As I have already said: Christ prayed in John 17 for the unity of Christians, to a particular point – that the world may believe. But it would be a great mistake to think that the Church is One only for utilitarian reasons.

Perhaps we need to consider whether the Church is One because for the Church to express what she is, the Church must be One – she cannot be anything else?

Let us turn to the moment at which Christ declares that he is founding His Church.

St Peter, by Divine Revelation not human thinking, demonstrates his place as first amongst the Apostles, the focus of their unity in Christ, by being the one who declares on behalf of them all that Christ is the Son of the Living God.

And Christ responds by declaring that it is on St Peter that His Church is founded. There can be no mistake – by Divine Revelation and declaration, St Peter, despite the human failings he demonstrates from time to time, has been made crucial to the unity, the Oneness of the Church. That is his vocation.

Winding forward about four hundred years, we find this famously and simply expressed by St Ambrose, Bishop of Milan, who says: ‘where Peter is, there is the Church’.
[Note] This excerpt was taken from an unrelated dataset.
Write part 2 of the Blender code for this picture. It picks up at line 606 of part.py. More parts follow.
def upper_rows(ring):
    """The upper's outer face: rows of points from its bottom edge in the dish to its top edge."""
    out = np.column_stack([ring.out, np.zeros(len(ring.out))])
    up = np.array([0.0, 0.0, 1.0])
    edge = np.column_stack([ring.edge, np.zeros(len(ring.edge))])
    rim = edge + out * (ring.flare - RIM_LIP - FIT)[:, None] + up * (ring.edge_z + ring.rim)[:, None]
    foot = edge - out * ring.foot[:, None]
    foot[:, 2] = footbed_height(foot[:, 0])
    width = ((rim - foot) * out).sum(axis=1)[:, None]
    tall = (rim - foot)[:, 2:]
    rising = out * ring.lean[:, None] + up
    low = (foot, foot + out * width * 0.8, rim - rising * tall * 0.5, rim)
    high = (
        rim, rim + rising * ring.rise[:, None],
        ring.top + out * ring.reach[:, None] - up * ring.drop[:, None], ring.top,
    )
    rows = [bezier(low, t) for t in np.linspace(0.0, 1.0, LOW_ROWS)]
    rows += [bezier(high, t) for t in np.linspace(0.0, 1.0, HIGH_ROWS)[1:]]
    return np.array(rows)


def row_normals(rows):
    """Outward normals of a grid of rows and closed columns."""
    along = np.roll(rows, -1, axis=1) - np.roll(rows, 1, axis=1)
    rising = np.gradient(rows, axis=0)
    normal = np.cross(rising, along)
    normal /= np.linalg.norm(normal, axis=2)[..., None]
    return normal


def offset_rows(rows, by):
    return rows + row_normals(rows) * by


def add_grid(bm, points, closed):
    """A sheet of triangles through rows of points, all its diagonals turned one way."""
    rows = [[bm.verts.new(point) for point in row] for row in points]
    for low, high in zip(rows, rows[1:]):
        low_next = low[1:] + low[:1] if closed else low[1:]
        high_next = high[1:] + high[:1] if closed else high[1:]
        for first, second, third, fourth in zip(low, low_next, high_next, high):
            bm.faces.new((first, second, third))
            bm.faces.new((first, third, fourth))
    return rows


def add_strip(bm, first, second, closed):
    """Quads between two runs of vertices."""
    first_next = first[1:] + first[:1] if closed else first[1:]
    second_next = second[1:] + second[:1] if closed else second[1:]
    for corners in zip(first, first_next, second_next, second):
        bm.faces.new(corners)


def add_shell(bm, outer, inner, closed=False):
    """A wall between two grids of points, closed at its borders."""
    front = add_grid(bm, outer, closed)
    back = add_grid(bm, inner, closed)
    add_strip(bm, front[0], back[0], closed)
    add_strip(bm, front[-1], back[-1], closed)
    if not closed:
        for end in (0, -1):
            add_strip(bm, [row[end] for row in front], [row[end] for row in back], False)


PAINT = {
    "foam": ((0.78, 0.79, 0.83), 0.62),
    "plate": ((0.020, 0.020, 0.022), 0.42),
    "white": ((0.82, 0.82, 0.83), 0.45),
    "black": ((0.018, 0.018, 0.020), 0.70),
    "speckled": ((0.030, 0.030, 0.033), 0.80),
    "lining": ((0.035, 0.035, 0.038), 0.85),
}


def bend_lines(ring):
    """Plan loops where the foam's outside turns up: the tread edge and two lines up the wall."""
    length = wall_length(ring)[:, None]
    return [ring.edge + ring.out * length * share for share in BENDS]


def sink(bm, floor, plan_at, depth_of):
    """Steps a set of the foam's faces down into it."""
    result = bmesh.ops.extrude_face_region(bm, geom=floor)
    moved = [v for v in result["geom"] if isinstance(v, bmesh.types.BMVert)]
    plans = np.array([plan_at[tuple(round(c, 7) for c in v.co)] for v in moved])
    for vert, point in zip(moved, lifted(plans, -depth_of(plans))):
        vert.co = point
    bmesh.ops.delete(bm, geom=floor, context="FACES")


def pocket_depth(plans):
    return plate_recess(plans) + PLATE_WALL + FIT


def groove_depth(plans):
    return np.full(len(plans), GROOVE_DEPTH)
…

‘Where Peter is, there is the Church’.

By the time that St Ambrose said it, St Peter was obviously long dead, so to what was he referring, if not what St Peter left behind him in the Church that Christ founded on him?
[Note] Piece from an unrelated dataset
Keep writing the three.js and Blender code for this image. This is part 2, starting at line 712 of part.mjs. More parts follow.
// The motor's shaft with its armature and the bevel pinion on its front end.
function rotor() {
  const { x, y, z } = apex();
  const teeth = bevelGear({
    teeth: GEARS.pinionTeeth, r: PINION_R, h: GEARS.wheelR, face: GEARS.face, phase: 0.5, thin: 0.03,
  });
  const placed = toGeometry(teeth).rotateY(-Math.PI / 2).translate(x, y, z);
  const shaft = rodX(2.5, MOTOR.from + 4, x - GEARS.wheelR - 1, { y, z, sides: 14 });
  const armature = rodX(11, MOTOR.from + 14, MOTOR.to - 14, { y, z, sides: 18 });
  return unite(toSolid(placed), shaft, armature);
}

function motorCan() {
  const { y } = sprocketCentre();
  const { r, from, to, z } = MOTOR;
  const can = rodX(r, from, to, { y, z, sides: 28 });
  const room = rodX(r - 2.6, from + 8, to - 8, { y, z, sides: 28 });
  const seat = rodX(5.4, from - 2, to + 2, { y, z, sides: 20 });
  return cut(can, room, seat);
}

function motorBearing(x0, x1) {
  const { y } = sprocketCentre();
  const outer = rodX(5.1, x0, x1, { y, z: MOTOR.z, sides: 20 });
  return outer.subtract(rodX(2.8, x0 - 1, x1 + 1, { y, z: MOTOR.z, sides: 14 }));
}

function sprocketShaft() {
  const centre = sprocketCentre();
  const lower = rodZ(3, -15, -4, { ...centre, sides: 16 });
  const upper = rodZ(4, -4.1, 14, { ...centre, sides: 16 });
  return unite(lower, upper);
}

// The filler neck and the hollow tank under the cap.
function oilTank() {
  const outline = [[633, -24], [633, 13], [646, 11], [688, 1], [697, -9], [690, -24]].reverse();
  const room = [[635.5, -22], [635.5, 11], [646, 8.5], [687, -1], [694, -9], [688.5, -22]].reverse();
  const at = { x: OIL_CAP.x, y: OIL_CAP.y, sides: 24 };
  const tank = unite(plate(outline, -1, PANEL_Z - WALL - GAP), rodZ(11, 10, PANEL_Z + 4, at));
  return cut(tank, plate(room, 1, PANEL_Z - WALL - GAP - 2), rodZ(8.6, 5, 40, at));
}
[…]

St Peter became the Bishop of Rome, the first Pope, and his diocese, of Rome, became established as the centre of the Church – the focus of its unity, its oneness – not by accident, but by Divine Will.
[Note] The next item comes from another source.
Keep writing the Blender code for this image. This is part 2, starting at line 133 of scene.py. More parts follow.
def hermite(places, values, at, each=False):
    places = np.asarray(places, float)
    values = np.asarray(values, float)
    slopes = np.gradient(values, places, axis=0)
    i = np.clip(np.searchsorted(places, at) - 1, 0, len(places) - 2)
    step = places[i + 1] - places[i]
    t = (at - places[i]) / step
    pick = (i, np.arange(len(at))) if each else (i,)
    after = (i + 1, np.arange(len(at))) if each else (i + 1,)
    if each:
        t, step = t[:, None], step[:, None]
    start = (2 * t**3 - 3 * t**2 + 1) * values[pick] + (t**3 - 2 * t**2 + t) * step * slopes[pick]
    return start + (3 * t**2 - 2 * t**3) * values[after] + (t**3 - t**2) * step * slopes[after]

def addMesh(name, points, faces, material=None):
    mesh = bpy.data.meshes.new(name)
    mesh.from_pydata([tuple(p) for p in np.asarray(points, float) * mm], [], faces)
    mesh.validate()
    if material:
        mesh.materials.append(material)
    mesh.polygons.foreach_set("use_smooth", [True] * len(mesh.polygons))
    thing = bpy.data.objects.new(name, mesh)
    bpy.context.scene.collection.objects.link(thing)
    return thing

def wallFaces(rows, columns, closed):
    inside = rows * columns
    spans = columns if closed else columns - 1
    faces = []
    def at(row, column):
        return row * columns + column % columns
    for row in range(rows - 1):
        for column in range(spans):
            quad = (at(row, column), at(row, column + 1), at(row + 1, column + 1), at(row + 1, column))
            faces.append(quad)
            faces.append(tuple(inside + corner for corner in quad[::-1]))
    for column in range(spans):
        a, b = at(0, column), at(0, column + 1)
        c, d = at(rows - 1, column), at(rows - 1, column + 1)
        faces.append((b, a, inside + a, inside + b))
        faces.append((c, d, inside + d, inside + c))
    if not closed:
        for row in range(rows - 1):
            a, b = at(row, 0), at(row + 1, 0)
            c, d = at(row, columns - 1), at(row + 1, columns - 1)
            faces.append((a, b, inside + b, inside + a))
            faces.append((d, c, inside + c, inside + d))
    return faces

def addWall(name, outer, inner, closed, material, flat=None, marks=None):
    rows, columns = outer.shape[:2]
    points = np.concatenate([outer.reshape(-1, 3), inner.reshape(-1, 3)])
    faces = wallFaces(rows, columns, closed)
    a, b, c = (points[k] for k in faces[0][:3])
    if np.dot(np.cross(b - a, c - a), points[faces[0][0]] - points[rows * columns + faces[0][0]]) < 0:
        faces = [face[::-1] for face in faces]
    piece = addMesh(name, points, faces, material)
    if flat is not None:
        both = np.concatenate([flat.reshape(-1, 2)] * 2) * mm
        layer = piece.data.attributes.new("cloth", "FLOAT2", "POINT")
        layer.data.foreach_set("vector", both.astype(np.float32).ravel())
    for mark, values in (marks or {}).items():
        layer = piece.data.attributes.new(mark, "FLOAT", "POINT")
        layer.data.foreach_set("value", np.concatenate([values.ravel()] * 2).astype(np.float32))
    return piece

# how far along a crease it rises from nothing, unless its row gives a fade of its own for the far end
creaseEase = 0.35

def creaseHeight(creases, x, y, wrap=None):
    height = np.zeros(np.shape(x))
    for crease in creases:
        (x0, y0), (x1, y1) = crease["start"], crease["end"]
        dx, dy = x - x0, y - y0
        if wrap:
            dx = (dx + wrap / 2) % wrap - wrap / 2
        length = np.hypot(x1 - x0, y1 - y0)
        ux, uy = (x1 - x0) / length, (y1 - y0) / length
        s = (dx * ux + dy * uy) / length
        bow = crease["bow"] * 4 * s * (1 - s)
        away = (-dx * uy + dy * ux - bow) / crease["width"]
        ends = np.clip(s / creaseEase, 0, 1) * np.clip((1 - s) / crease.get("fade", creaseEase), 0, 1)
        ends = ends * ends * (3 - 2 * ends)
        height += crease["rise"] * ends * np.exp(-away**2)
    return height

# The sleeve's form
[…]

And with that, we encounter the truth that may feel inconvenient for us as Anglicans that full communion with the Pope, and the Oneness, the Unity, the fullness of the Church are inextricably and by God’s Will bound up together.

And we Anglicans – in common with Methodists, Baptists, Congregationalists, URCs, Lutherans, Pentecostals, Presbyterians – do not have that full communion with the Pope, and so by this ancient understanding of the Church are separated from the Oneness, the Unity, the fullness of the Church.

It is worth noting briefly at this point that I did not include the Orthodox in that list of those who are separated from the See of Rome, and therefore the fullness of the Church, because their position, arising from the schism at the end of the first century is somewhat different to that of Anglicans and protestants in the West, and there is neither space nor time to discuss their different scenario this morning – I need really to stick to the question as it applies to us.

To put it succinctly, we are certainly Christians because we have been Baptized, and we are certainly a community of Christians in which, in the words of the Catechism of the Catholic Church talking about Christians outside the Catholic Church, ‘many elements of sanctification and of truth’, and ‘the written Word of God; the life of grace; faith, hope, and charity, with the other interior gifts of the Holy Spirit’ may be found.

But nevertheless we are challenged that we do not have the fullness of the Church because we do not have full communion with the rock on which the One Church is founded.

To take a final swipe at the ‘branch theory’, the various denominations of the Church do not exist by a process of organic branchings, such that what we are part of is a flourishing and diverse tree; but by a process of violent breakings off, each of which is a wound in the body of Christ that is made up of all the Baptized.

Our particular breaking off, Anglicanism – at the combined hands of Henry VIII, Edward VI and Elizabeth I – happened, as most of these breakings off have, because of political expediency and human wilfulness against the Church, not theological principle.

So what might that say about us as Anglicans? Are we as a Christian phenomenon a complete fake, a grainy Tudor–Elizabethan facsimile of the Church, or are we rather a Christian community that by no original fault of its present members is separated from the Church and her unity, and so is incomplete?

On the one hand, it is certainly the case that the clergy and people of the Oxford Movement experienced a growing sense of incompleteness because communion with the See of St Peter was missing – seeking the full communion of the Catholic Church is something that ‘Anglo-Catholic’ Anglicans have been doing for the greater part of the 150 years of the Oxford Movement and its successors.

And on the other hand, it seems that Pope Benedict does not regard Anglicanism as a bad fake – despite its many problems and apparently innate inability to solve them, but rather as a community of Christians that very much needs to share in the full unity of the Catholic Church – just as all Christians do, but can also bring to the Catholic Church (and here I am quoting Anglicanorum coetibus directly): ‘liturgical, spiritual and pastoral traditions of the Anglican Communion … as a precious gift … a treasure to be shared [within the Catholic Church].’

We have as Anglicans – and I mean all Anglicans, not just us here, or ‘Anglo-Catholic’ Anglicans more generally – to consider that our problems as a Communion arise directly from our incompleteness as a community of Christians presently outside the very Church that we say every week we believe to be One.

And having allowed that the Creed is true – the Church is One – we are called to consider why we should not join that Oneness. And again, this applies to all Anglicans. Pope Benedict’s Apostolic Constitution did not come addressed to a particular set of Anglicans whom he would like to poach – as the media continue to misrepresent it, but to all Anglicans. Not for nothing, in this as in his conciliatory approach to the traditionalist Society of St Pius X, has Pope Benedict acquired the so-far informal title of ‘Pope of Christian Unity’.

Explanations such as the ‘branch theory’ of the Church, and understandings of ecumenism that let Christians continue in parallel with one another rather than seeking the union of all the Baptized do no-one, I would suggest, any favours.

We will say in a few moments that we believe the Church to be One. The time is now coming, indeed perhaps it is already here, for us solemnly and prayerfully to consider as Anglicans how it might be that we can regularly state our belief in the Oneness of the Church, apparently content to remain outside that Oneness.